_Object modeling scripts_:
━━━

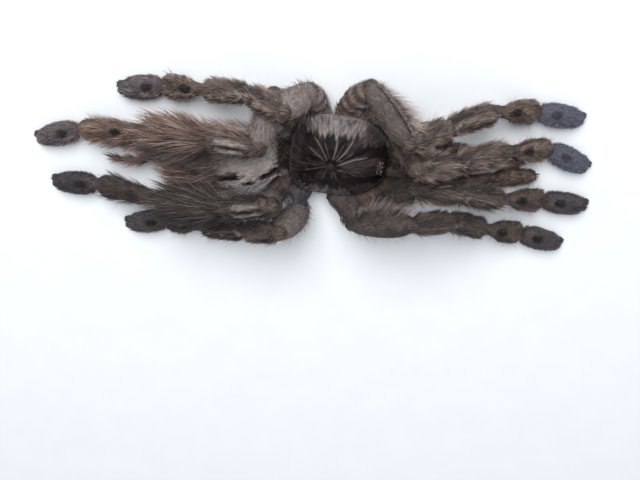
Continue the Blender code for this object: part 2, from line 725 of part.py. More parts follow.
def make_spider():
    clear_scene()
    spider = empty("spider", None, (FOVEA_X, FOVEA_Y, 0), 0)
    prosoma = empty("prosoma", spider, (0, 0, 0), PROSOMA_TURN)
    make_carapace(prosoma)
    make_eyes(prosoma)
    make_sternum(prosoma)
    make_jaws(prosoma)
    make_abdomen(spider)
    make_palps(spider)
    make_legs(spider)
    dress(spider)


make_spider()
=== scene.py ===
import math

import bpy
import numpy as np
from mathutils import Matrix, Vector
from mathutils.kdtree import KDTree


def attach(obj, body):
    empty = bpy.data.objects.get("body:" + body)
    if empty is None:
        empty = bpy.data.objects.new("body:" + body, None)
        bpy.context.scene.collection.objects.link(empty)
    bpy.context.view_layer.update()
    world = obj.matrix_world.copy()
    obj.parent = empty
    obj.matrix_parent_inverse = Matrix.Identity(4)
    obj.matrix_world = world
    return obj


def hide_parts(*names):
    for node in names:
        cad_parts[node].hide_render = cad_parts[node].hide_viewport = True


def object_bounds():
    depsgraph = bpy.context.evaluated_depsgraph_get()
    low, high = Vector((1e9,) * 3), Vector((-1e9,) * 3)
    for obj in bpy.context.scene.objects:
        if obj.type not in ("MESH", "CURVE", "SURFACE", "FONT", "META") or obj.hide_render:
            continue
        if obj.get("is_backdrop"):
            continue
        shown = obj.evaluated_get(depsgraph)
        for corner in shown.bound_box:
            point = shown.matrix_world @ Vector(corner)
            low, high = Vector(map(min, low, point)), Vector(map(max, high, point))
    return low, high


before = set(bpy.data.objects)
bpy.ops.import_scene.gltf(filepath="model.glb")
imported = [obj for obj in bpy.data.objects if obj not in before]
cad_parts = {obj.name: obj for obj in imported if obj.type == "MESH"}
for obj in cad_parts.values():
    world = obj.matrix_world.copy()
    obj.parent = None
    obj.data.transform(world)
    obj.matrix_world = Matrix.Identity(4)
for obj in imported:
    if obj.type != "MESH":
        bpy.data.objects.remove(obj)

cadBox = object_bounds()  # the solids' box, for the sizes at the end
mm = 0.001

# The pose, as the solids have it: millimetres and degrees, +X to the head, +Y to the spider's left
pose = {
    "fovea": (2.0, 2.9),  # the pit in the middle of the carapace, from the origin on the floor
    "prosomaTurn": -8.5,
    "rootHeight": 2.1,
    "sternum": (0.3, 6.6, 5.4),  # middle, length, width
    "legLengths": {  # coxa, trochanter, femur, patella, tibia, metatarsus, tarsus
        1: (4.7, 4.2, 10.0, 6.9, 9.2, 8.0, 7.0),
        2: (4.6, 5.9, 10.8, 6.8, 9.0, 7.7, 6.9),
        3: (4.4, 4.2, 8.2, 5.9, 8.0, 7.0, 6.3),
        4: (5.9, 4.1, 9.8, 6.8, 12.6, 10.8, 6.6),
    },
    "legs": {  # root angle, heading of each segment, height of each far joint
        "leg_1_left": (40.5, (57, 33, -60, -11, -1, -14, -28), (2.4, 4.1, 12.1, 9.1, 4.9, 1.35, 1.0)),
        "leg_1_right": (-43, (-70, -41, 52, -8, -26, -17, -10), (2.4, 3.2, 9.1, 8.9, 4.4, 1.35, 1.0)),
        "leg_2_left": (72.5, (86, 48, -41, 6, -1, -13, -12), (2.4, 4.8, 13.2, 9.5, 4.4, 1.35, 1.0)),
        "leg_2_right": (-74, (-96, -48, 21, -12, -36, -23, -19), (2.4, 6.3, 11.9, 8.8, 4.1, 1.35, 1.0)),
        "leg_3_left": (107, (107, 114, 175, 165, -166, -174, -175), (2.4, 4.3, 11.6, 8.4, 4.0, 1.35, 1.0)),
        "leg_3_right": (
            -106, (-123, -103, 167, -165, -168, -170, -173), (2.4, 3.4, 10.8, 8.3, 4.6, 1.35, 1.0),
        ),
        "leg_4_left": (143, (130, 126, -119, 179, -170, -172, -166), (2.4, 4.1, 12.9, 11.0, 4.6, 1.4, 1.0)),
        "leg_4_right": (-143, (-136, -128, 82, -172, -169, 179, 178), (2.4, 3.6, 12.2, 11.7, 5.5, 1.4, 1.0)),
    },
    "palpLengths": (5.0, 6.8, 4.8, 7.4, 7.0),
    "palps": {
        "palp_left": (12, (29, 23, -42, -34, -8), (2.4, 5.0, 5.8, 2.2, 1.2)),
        "palp_right": (-13, (-49, -24, 12.5, 9.5, 1), (2.2, 1.8, 2.7, 2.1, 1.2)),
    },
}

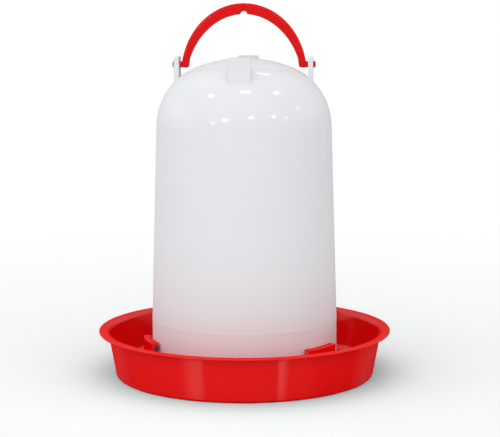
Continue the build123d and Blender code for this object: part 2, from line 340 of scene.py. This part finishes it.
def reflected_room(n, x, y, z):
    """Brightness of the room that glossy surfaces reflect."""
    bearing = n.math("ARCTAN2", x, n.product(y, -1.0))
    ceiling = n.span(n.ramp(y, *CEILING_Y), CEILING_FRONT, CEILING_BACK)
    walls = n.total(*(n.strip(bearing, *wall) for wall in WALLS))
    windows = n.total(*(n.strip(bearing, *window) for window in WINDOWS))
    ground_back = n.product(n.ramp(y, *GROUND_BACK_Y), GROUND_BACK)
    ground = n.total(ground_back, n.strip(bearing, *GROUND_RIGHT))
    room = n.total(
        n.product(ceiling, n.ramp(z, *CEILING_Z)),
        n.product(walls, n.ramp(z, *WALL_FOOT_Z), n.ramp(z, *WALL_TOP_Z)),
        n.product(windows, n.ramp(z, *WINDOW_TOP_Z), n.ramp(z, *WINDOW_FOOT_Z)),
        n.product(ground, n.ramp(z, *GROUND_Z)),
        ROOM_LEVEL,
    )
    return n.product(room, n.ramp(z, *DEPTH_Z))


def make_world():
    """White behind the object, a soft sky for matt surfaces and a dim room for reflections."""
    world = bpy.data.worlds.new("studio")
    scene.world = world
    world.use_nodes = True
    world.cycles.sampling_method = "NONE"
    n = Nodes(world.node_tree)
    ray = n.add("ShaderNodeLightPath")
    direction = n.add("ShaderNodeTexCoord").outputs["Generated"]
    split = n.add("ShaderNodeSeparateXYZ")
    n.link(direction, split.inputs[0])
    x, y, z = split.outputs

    sky = matt_sky(n, direction, z)
    level = n.mix("FLOAT", ray.outputs["Is Glossy Ray"], sky, reflected_room(n, x, y, z))
    shown = n.mix("FLOAT", ray.outputs["Is Camera Ray"], level, BACKDROP)
    background = n.add("ShaderNodeBackground")
    background.inputs["Color"].default_value = (1, 1, 1, 1)
    n.link(shown, background.inputs["Strength"])
    out = n.add("ShaderNodeOutputWorld")
    n.link(background.outputs[0], out.inputs["Surface"])


def make_lamp(name, aim, bearing, elevation, box):
    """Soft box, seen only as a highlight."""
    b = math.radians(bearing)
    e = math.radians(elevation)
    towards = Vector((math.sin(b) * math.cos(e), -math.cos(b) * math.cos(e), math.sin(e)))
    data = bpy.data.lights.new(name, "AREA")
    data.shape = "RECTANGLE"
    data.size, data.size_y, data.energy = box
    lamp = bpy.data.objects.new(name, data)
    lamp.location = aim + towards * LAMP_DISTANCE
    lamp.rotation_mode = "QUATERNION"
    lamp.rotation_quaternion = towards.to_track_quat("Z", "Y")
    lamp.visible_diffuse = False
    scene.collection.objects.link(lamp)


def make_lamps():
    """A ring of small soft boxes aimed at the fount's shoulder."""
    fount_low, fount_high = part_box("fount")
    aim = Vector((0, 0, fount_low.z + LAMP_AIM * (fount_high.z - fount_low.z)))
    for index, (bearing, elevation, box) in enumerate(LAMPS):
        make_lamp(f"lamp_{index}", aim, bearing, elevation, box)


def make_camera():
    bearing = math.radians(CAMERA_BEARING)
    data = bpy.data.cameras.new("camera")
    data.sensor_width = CAMERA_SENSOR
    data.lens = CAMERA_LENS
    camera = bpy.data.objects.new("camera", data)
    across = CAMERA_DISTANCE * math.sin(bearing)
    back = CAMERA_DISTANCE * math.cos(bearing)
    camera.location = (across, -back, CAMERA_HEIGHT)
    camera.rotation_mode = "QUATERNION"
    pitch = math.pi / 2 - math.radians(CAMERA_TILT)
    heading = bearing - math.radians(CAMERA_PAN)
    unrolled = Euler((pitch, 0, heading)).to_quaternion()
    camera.rotation_quaternion = unrolled @ Quaternion((0, 0, 1), math.radians(CAMERA_ROLL))
    scene.collection.objects.link(camera)
    scene.camera = camera


make_floor()
make_world()
make_lamps()
make_camera()
scene.view_settings.view_transform = "Standard"
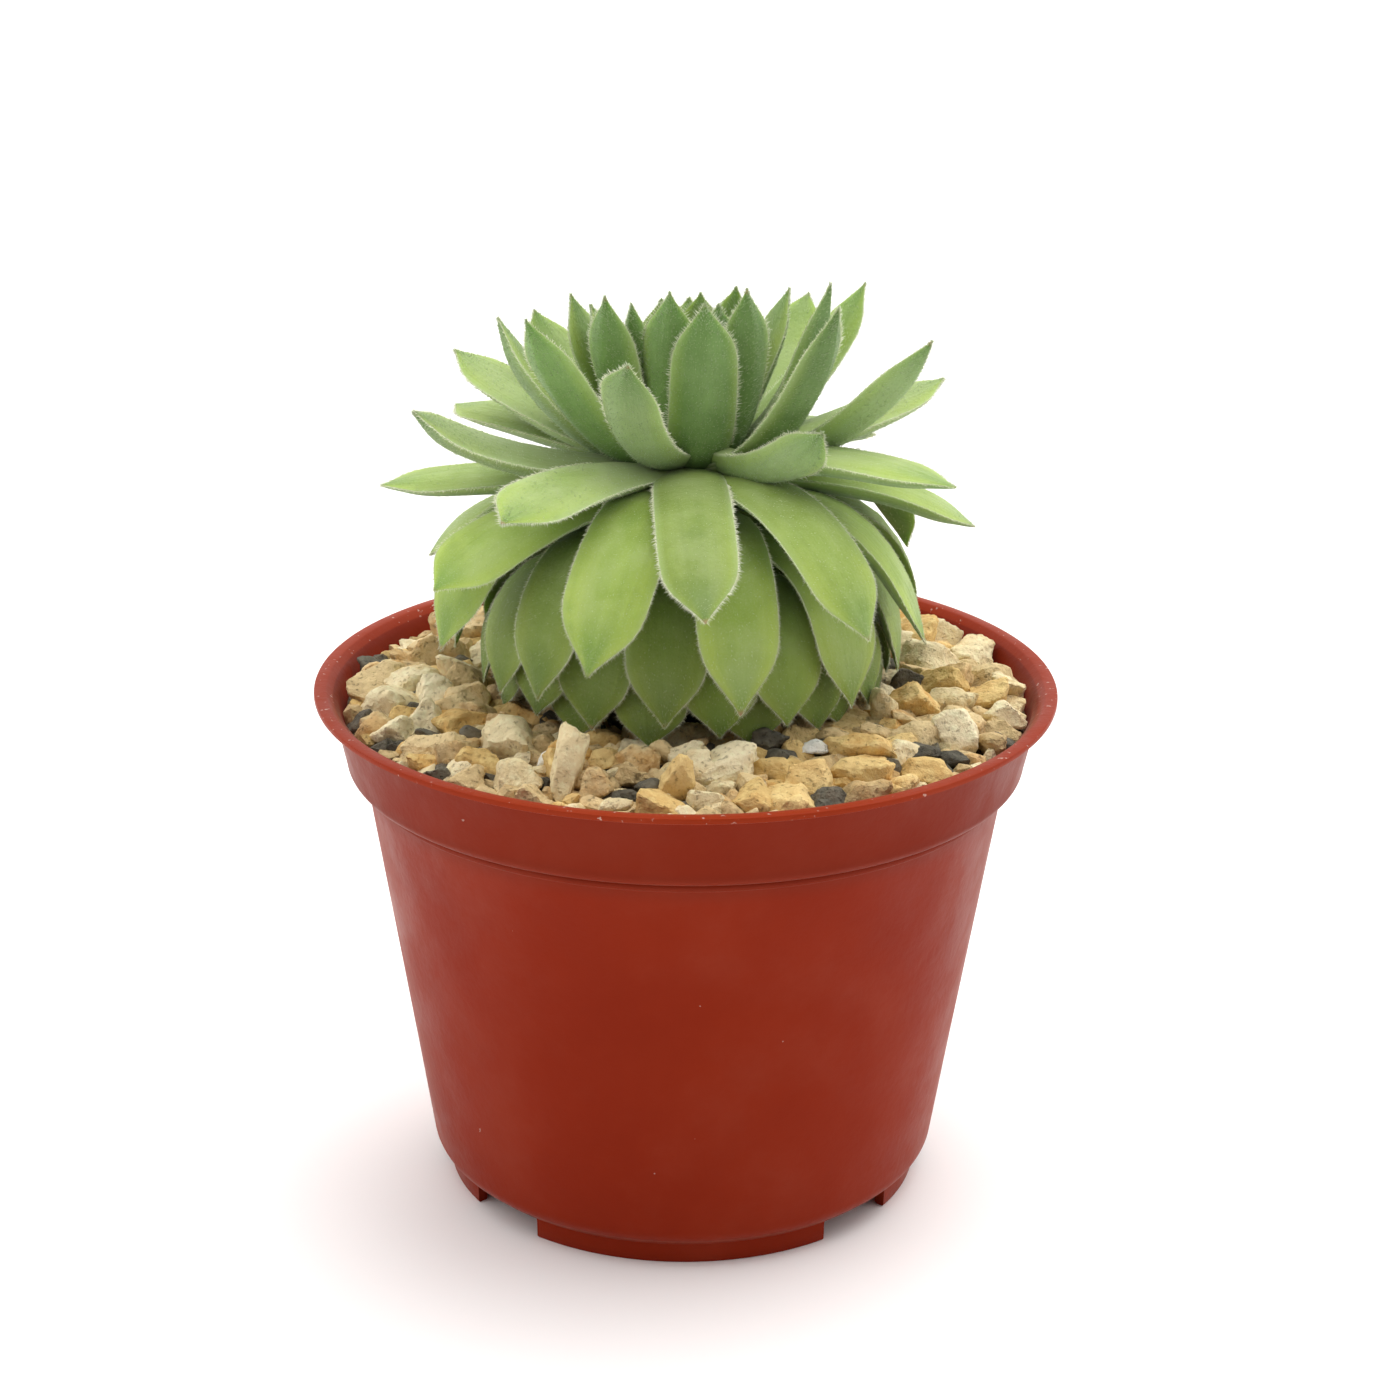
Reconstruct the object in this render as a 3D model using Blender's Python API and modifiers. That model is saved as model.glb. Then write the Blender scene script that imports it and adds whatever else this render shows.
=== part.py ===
"""A ciliate hens-and-chicks rosette in a plastic nursery pot dressed with grit.

Metres, +Z up. The origin is the centre of the surface that the pot stands on,
and the front of the plant faces -Y.
"""

import math
import random

import bmesh
import bpy
from mathutils import Matrix, Vector

# Pot
RIM_RADIUS = 0.055
POT_HEIGHT = 0.0779
WALL = 0.0011
LIP_THICKNESS = 0.0009
LIP_TOP_WIDTH = 0.0017
LIP_EDGE = 0.0002
COLLAR_TOP_RADIUS = 0.0528
COLLAR_TAPER = 0.2177
COLLAR_DEPTH = 0.0105
COLLAR_ROUNDING = 0.0016
STEP_Z = 0.0656
BODY_TOP_RADIUS = 0.0479
BODY_TAPER = 0.1556
BASE_ROUNDING = 0.0034
FOOT_RADIUS = 0.0362
FOOT_HEIGHT = 0.0035
FOOT_WIDTH = 0.0016
FLOOR_THICKNESS = 0.0014
FLOOR_ROUNDING = 0.0028
NOTCH_ANGLES = (47, 90, 133, -133, -90, -47)
NOTCH_ARC = 22
NOTCH_ROOF = 0.0002
DRAIN_HOLES = 8
DRAIN_RING_RADIUS = 0.0262
DRAIN_RADIUS = 0.0036
POT_SEGMENTS = 48

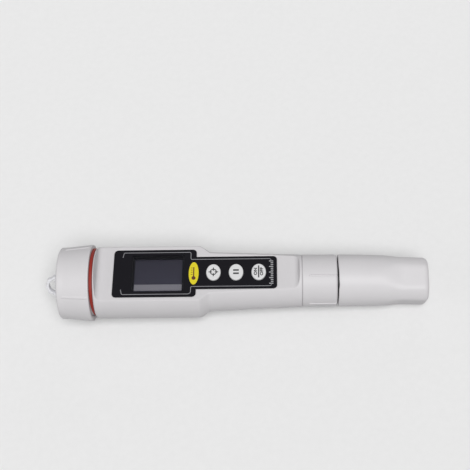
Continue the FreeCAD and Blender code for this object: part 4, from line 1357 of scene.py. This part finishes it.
CARRIED_OVER = {
    "housing": MouldedPlastic("white_abs_case", (0.66, 0.645, 0.66, 1.0), edge=0.9),
    "collar_seal": BLACK_RUBBER,
    "probe_seal": BLACK_RUBBER,
    "panel_overlay": GlossFilm("panel_film", (0.006, 0.0055, 0.0085, 1.0)),
    "display_window": ClearPane("window_clear", (0.80, 0.80, 0.84, 1.0)),
    "key_cal": KEY_RUBBER,
    "key_hold": KEY_RUBBER,
    "key_power": KEY_RUBBER,
    "lcd_bezel": BLACK_ABS,
    "lcd_glass": DisplayGlass("lcd_glass", (0.060, 0.057, 0.074, 1.0)),
    "zebra_strips": SoftRubber("zebra_rubber", (0.25, 0.25, 0.28, 1.0)),
    "circuit_board": SolderMask("board_green", (0.012, 0.09, 0.03, 1.0)),
    "tact_switches": MouldedPlastic("switch_black", grey(0.015), 0.3, 0.1),
    "board_chips": MouldedPlastic("chip_black", grey(0.02), 0.55, 0.08),
    "board_capacitors": GlossFilm("capacitor_sleeve", (0.012, 0.016, 0.05, 1.0), 0.25, 0.3, 0.5),
    "chassis": BLACK_ABS,
    "board_screws": Metal("screw_steel", (0.55, 0.55, 0.57, 1.0), 0.3),
    "battery_holder": MouldedPlastic("holder_black", grey(0.02), 0.45),
    "button_cells": Metal("cell_steel", grey(0.62), 0.22),
    "battery_contacts": Metal("contact_nickel", (0.6, 0.57, 0.5, 1.0), 0.28),
    "battery_spring": Metal("spring_steel", grey(0.58), 0.25),
    "battery_leads": GlossFilm("lead_pvc", (0.32, 0.015, 0.01, 1.0), 0.35, 0.2, 0.5),
    "probe_socket": MouldedPlastic("socket_nylon", grey(0.03), 0.5, 0.15),
    "probe_body": MouldedPlastic("probe_black", (0.018, 0.018, 0.02, 1.0), 0.38, 0.12),
    "probe_pins": Metal("pin_gold", (0.8, 0.58, 0.25, 1.0), 0.2),
    "sensing_pins": Metal("electrode_steel", grey(0.62), 0.12),
    "temperature_sensor": Metal("sensor_steel", grey(0.64), 0.14),
}


def dress_nodes() -> None:
    """Gives each carried-over solid its finish."""
    for name, finish in CARRIED_OVER.items():
        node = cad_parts[name]
        for slot in node.material_slots:
            slot.material = material_of(finish)
        log.info("finished %s with %s", name, finish.name)


@dataclass
class Studio:
    """Camera, floor and lamps."""

    distance: float = 538.4
    focal: float = 82.48
    sensor: float = 36.0
    elevation: float = 60.0
    roll: float = -0.51
    pitch: float = -2.31
    rise: float = -23.21
    rest_left: Pair = (-17.0, 1.33)
    rest_right: Pair = (91.5, 7.05)
    ambient: float = 0.28
    backdrop: float = 0.85
    # grey the floor gives to bounced light: a painted shade on the pen's lower sides
    painted_shade_bounce: float = 0.4
    floor_half: float = 1500.0
    floor_rows: int = 31

    def build_camera(self) -> None:
        """Sets the camera: it looks down at the elevation, and the pen lies turned by pitch
        and roll before it, so the camera takes both turns the other way round."""
        a, r, e = (math.radians(v) for v in (self.roll, self.pitch, self.elevation))
        turn = Matrix.Rotation(a, 3, "Z") @ Matrix.Rotation(r, 3, "Y")
        right = Vector((1, 0, 0))
        up = Vector((0, math.sin(e), math.cos(e)))
        forward = Vector((0, math.cos(e), -math.sin(e)))
        centre = -self.distance * forward - self.rise * up
        back = turn.transposed()
        axes = Matrix([back @ right, back @ up, -(back @ forward)]).transposed()
        data = bpy.data.cameras.new("camera")
        data.lens, data.sensor_width = self.focal, self.sensor
        data.clip_start, data.clip_end = 0.02, 20.0
        camera = add_object("camera", data)
        spot = (back @ centre + Vector((0, 0, AXIS_HEIGHT))) * MM
        camera.matrix_world = Matrix.Translation(spot) @ axes.to_4x4()
        bpy.context.scene.camera = camera

    def build_floor(self) -> None:
        """Lays a pale floor through the two points that the pen rests on."""
        (x0, z0), (x1, z1) = self.rest_left, self.rest_right
        slope = (z1 - z0) / (x1 - x0)
        rows = self.floor_rows
        size = np.linspace(-self.floor_half, self.floor_half, rows)
        x, y = np.meshgrid(size, size, indexing="ij")
        xyz = np.stack([x, y, z0 + slope * (x - x0) - 0.02], -1).reshape(-1, 3) * MM
        mesh = bpy.data.meshes.new("floor")
        faces = grid_faces(rows, rows, False, False)[:, ::-1]
        mesh.from_pydata(xyz.tolist(), [], faces.tolist())
        paint = Paint("floor_paper")
        speck = paint.noise(3.0, 3.0)
        paper = paint.blend(speck, grey(0.82), grey(0.86))
        # painted shade: bounced light meets a darker grey than the camera sees, so the pen's lower
        # sides come out darker
        paint.set(Base_Color=paint.blend(paint.seen(), grey(self.painted_shade_bounce), paper), Roughness=0.8)
        mesh.materials.append(paint.material)
        floor = add_object("floor", mesh)

    def lamp(self, name: str, kind: str, spot: Triple, **settings: float) -> None:
        """Adds a soft lamp that looks at the pen.

        Args:
            name: the lamp's name.
            kind: AREA or SUN.
            spot: its place in metres; for a sun only the direction counts.
            settings: its energy, and its size or its angle.
        """
        data = bpy.data.lights.new(name, kind)
        for key, value in settings.items():
            setattr(data, key, value)
        lamp = add_object(name, data)
        place = Vector(spot)
        turn = (Vector((0.0, 0.0, 0.01)) - place).to_track_quat("-Z", "Y")
        lamp.matrix_world = Matrix.Translation(place) @ turn.to_matrix().to_4x4()

    def build_world(self) -> None:
        """Sets a dim world that lights softly and shows itself as a paler backdrop."""
        world = bpy.data.worlds.new("studio")
        bpy.context.scene.world = world
        world.use_nodes = True
        paint = Paint.over(world.node_tree)
        background = world.node_tree.nodes["Background"]
        level = paint.seen() * (self.backdrop - self.ambient) + self.ambient
        paint.feed(background.inputs["Color"], grey(0.9))
        paint.feed(background.inputs["Strength"], level)

    def build(self) -> None:
        """Builds the camera, the floor, the lamps and the world."""
        bpy.context.scene.view_settings.view_transform = "Standard"
        self.build_camera()
        self.build_floor()
        self.lamp("key_sun", "SUN", (0.1, -0.42, 0.85), energy=2.33, angle=math.radians(36))
        self.lamp("fill_lamp", "AREA", (-0.75, -0.35, 0.45), energy=0.5, size=0.6)
        self.lamp("back_lamp", "AREA", (0.2, 0.95, 0.4), energy=0.65, size=0.6)
        self.build_world()


def main() -> None:
    """Dresses the solids, builds each sub-assembly in turn and sets the studio."""
    logging.basicConfig(level=logging.INFO, format="%(message)s")
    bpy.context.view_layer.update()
    dress_nodes()
    assemblies = (
        Housing(), BatteryCap(), SealRing(), DisplayPanel(), Keys(), Collar(), ProtectiveCap()
    )
    for assembly in assemblies:
        assembly.build()
        log.info("built %s", type(assembly).__name__)
    Studio().build()


if __name__ == "__main__":
    main()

━━━

Look above for the line containing "make_eyes(prosoma)". Output from there through the line containing "obj.matrix_world = world", exactly and inclusively.

_Solution to this task_:
    make_eyes(prosoma)
    make_sternum(prosoma)
    make_jaws(prosoma)
    make_abdomen(spider)
    make_palps(spider)
    make_legs(spider)
    dress(spider)


make_spider()
=== scene.py ===
import math

import bpy
import numpy as np
from mathutils import Matrix, Vector
from mathutils.kdtree import KDTree


def attach(obj, body):
    empty = bpy.data.objects.get("body:" + body)
    if empty is None:
        empty = bpy.data.objects.new("body:" + body, None)
        bpy.context.scene.collection.objects.link(empty)
    bpy.context.view_layer.update()
    world = obj.matrix_world.copy()
    obj.parent = empty
    obj.matrix_parent_inverse = Matrix.Identity(4)
    obj.matrix_world = world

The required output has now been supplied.